### [EXERCISE DETAILS]
Read the records below. Copy each line where the string "that" occurs.

### [RECORDS TO USE]
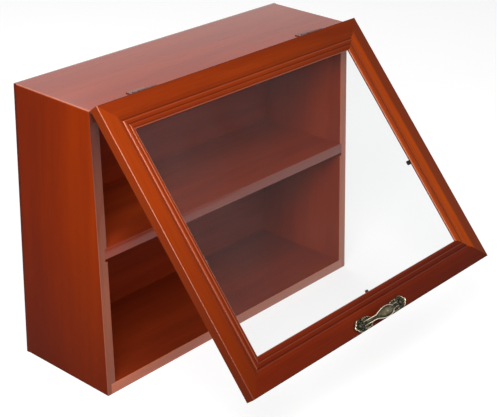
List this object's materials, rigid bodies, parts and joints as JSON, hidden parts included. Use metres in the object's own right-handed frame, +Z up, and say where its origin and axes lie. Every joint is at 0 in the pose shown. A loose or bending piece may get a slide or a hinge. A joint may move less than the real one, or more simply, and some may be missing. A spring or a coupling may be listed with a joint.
{
  "type": "display case",
  "caption": "Small wall or countertop display case in reddish wood, with a shelf, a front that leans back, a moulded glazed door hinged along its top edge and an ornate brass pull.",
  "frame": {"origin": "centre of the underside of the case, the door left out", "axes": "+Z up, +X to the right seen from the front, the leaning front and its door face -Y"},
  "size_m": [0.32, 0.2657, 0.2536],
  "materials": {
    "cherry_wood": "satin lacquered cherry stain",
    "back_board": "stained thin board",
    "hinge_brass": "plain bright brass",
    "pin_steel": "plain steel",
    "brad_steel": "plain steel",
    "antique_brass": "antiqued, dark in the recesses",
    "tab_black": "matt black",
    "pane_glass": "clear float glass"
  },
  "bodies": {
    "case": {"left_side": "cherry_wood", "right_side": "cherry_wood", "top_panel": "cherry_wood", "bottom_panel": "cherry_wood", "shelf": "cherry_wood", "back_panel": "back_board", "back_brads": "brad_steel", "hinge_left_case_leaf": "hinge_brass", "hinge_right_case_leaf": "hinge_brass", "hinge_left_pin": "pin_steel", "hinge_right_pin": "pin_steel", "case_leaf_screws": "hinge_brass"},
    "door": {"door_top_rail": "cherry_wood", "door_bottom_rail": "cherry_wood", "door_left_stile": "cherry_wood", "door_right_stile": "cherry_wood", "glass_pane": "pane_glass", "glazing_tabs": "tab_black", "hinge_left_door_leaf": "hinge_brass", "hinge_right_door_leaf": "hinge_brass", "door_leaf_screws": "hinge_brass", "pull_handle": "antique_brass", "pull_screws": "antique_brass"}
  },
  "joints": [
    {"name": "door_hinge", "type": "hinge", "parent": "case", "child": "door", "pos_m": [0, -0.03689, 0.2489], "axis": [-1, 0, 0], "range_deg": [-37.9, 142.1]}
  ]
}
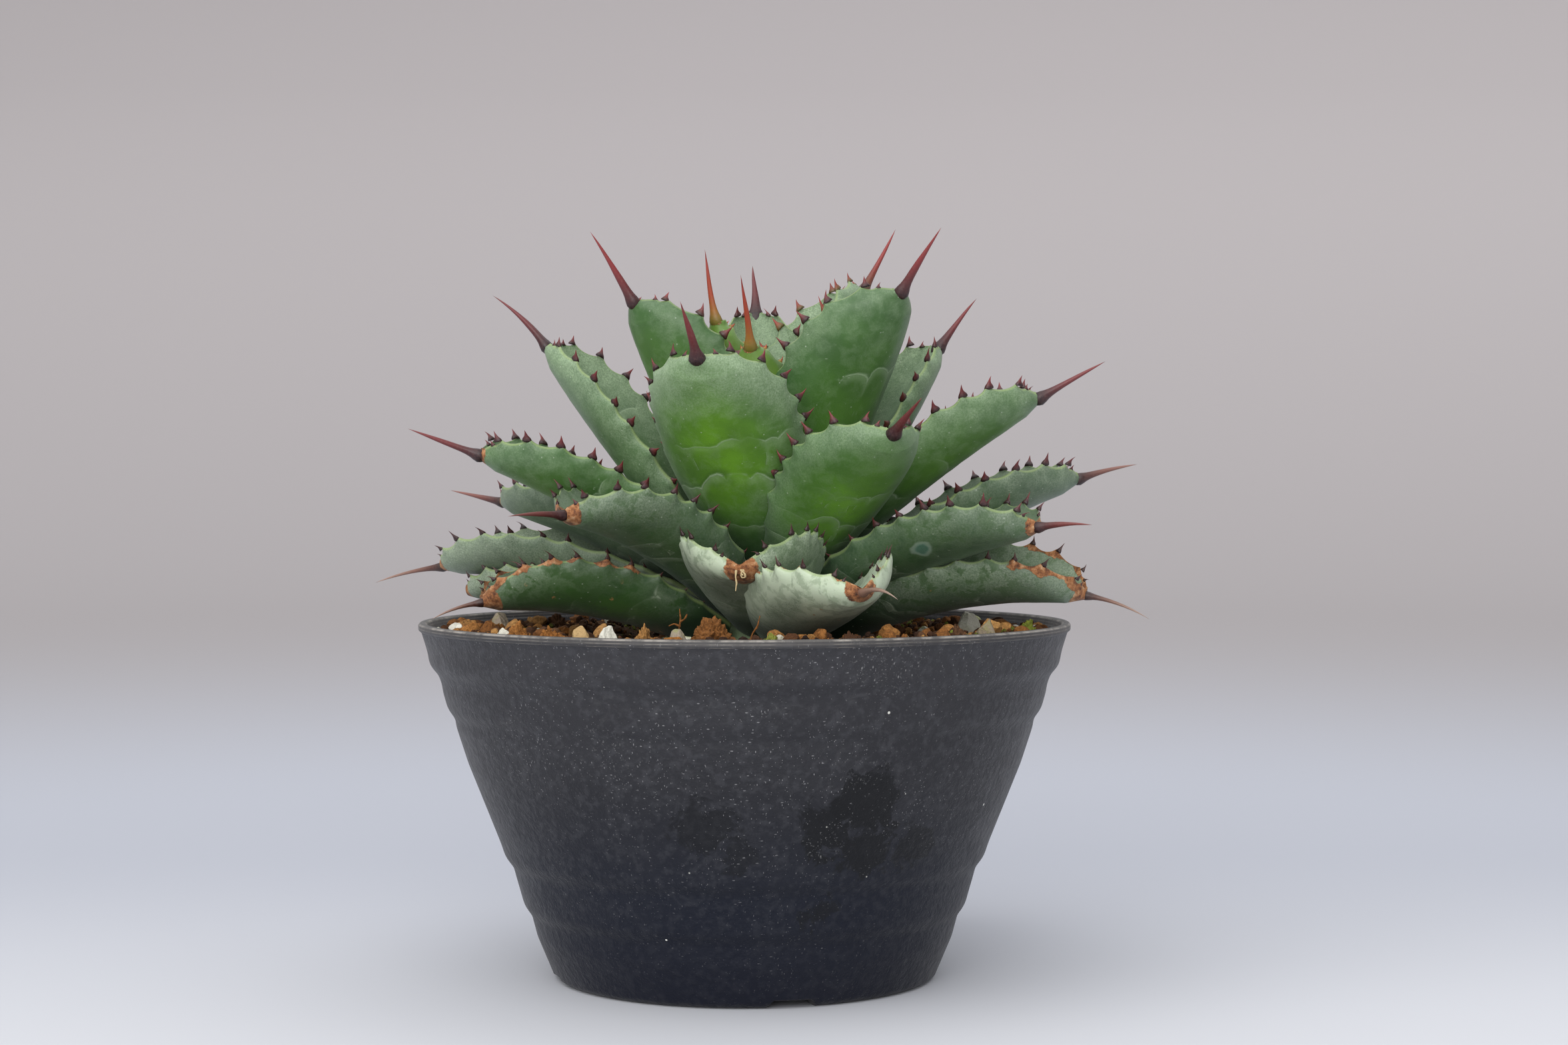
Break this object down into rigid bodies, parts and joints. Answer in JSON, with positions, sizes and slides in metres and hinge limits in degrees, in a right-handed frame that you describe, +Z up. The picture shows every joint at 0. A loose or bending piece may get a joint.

### [OUTPUT FOR THIS EXERCISE]
  "caption": "Small wall or countertop display case in reddish wood, with a shelf, a front that leans back, a moulded glazed door hinged along its top edge and an ornate brass pull.",
Break this object down into rigid bodies, parts and joints. Answer in JSON, with positions, sizes and slides in metres and hinge limits in degrees, in a right-handed frame that you describe, +Z up. The picture shows every joint at 0. A loose or bending piece may get a joint.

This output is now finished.